In an inheritance statement, a subject term and a predicate term are linked together by a copula called "inheritance". Inheritance is defined by being reflexive and transitive, and interpreted as the generalization-specialization relation.
The language of IL-1 contains inheritance statements as sentences.
A non-empty and finite set of statements in IL-1, K, can be treated as the experience for a system using the logic.
The single inference rule of IL-1 corresponds to the transitivity of inheritance. The transitive closure of K is the system's knowledge, K*.
Given K, a statement is true if it is either in K* or is a tautology, otherwise it is false.

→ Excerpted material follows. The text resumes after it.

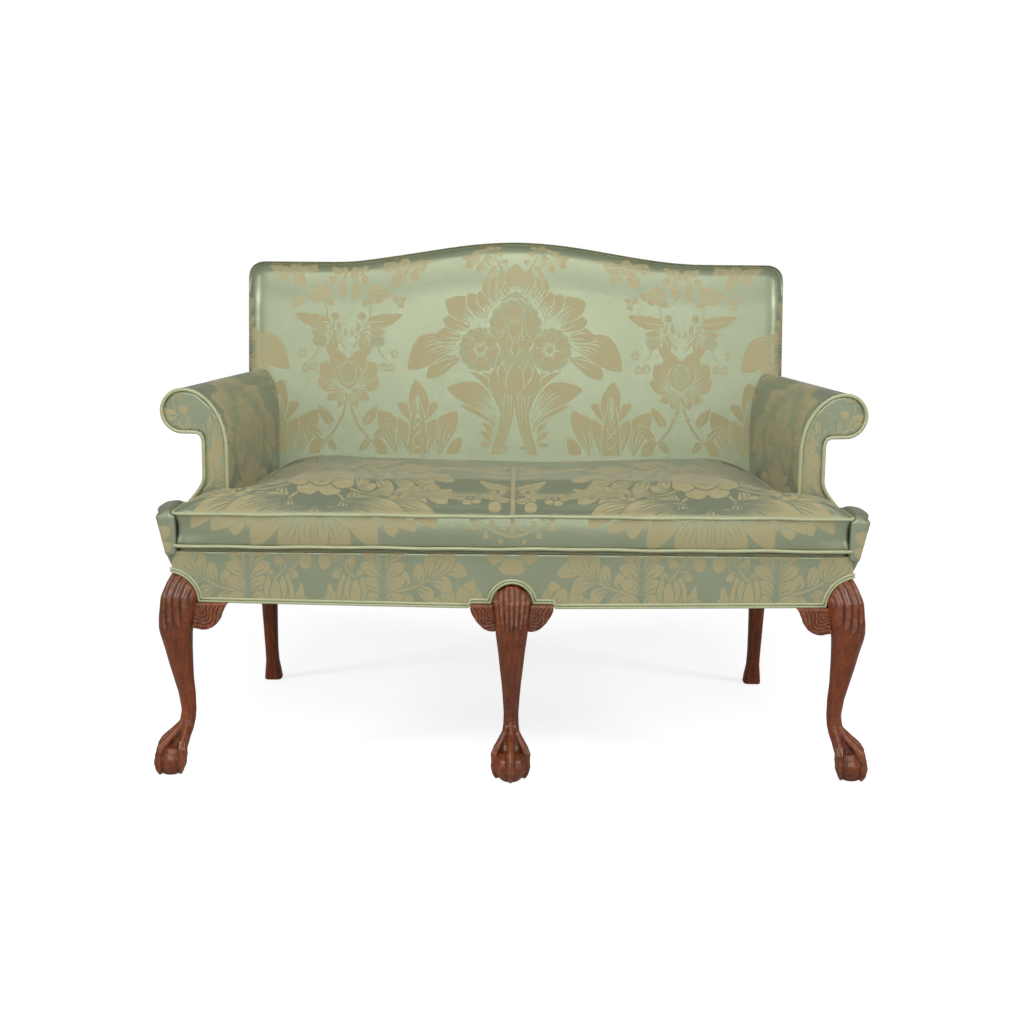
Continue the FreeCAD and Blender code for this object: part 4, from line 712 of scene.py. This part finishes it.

IL-1 accepts Closed-World Assumption.
Given K, the extension of a term includes its known specializations; its intension includes its known generalizations. The two together form the meaning of the term.
The above definitions of truth-value and meaning form an Experience-Grounded Semantics (EGS).
The system implementing IL-1 can answer simple questions by searching its knowledge.
The key point is to define evidence for an inheritance statement. Example: Raven Paradox.
Theorem: an inheritance statement is equivalent to the inclusion of the extension of the subject in the extension of the predicate, as well as to the inclusion of the intension of the predicate in the intension of the subject.
Therefore, an inheritance statement summarizes many pairs of inheritance statements, each of which provides a piece of positive evidence.
NAL uses an idealized experience in IL to define its semantic notions, while the actual experience of the system contains Narsese sentences.
Each judgment in the system has an evidential base in the system's experience. Now we can re-visit Raven Paradox to see where the problem is.
NAL-1 also achieves a unification in the representation of uncertainty: randomness comes from extension; fuzziness comes from intension; ignorance comes from the future.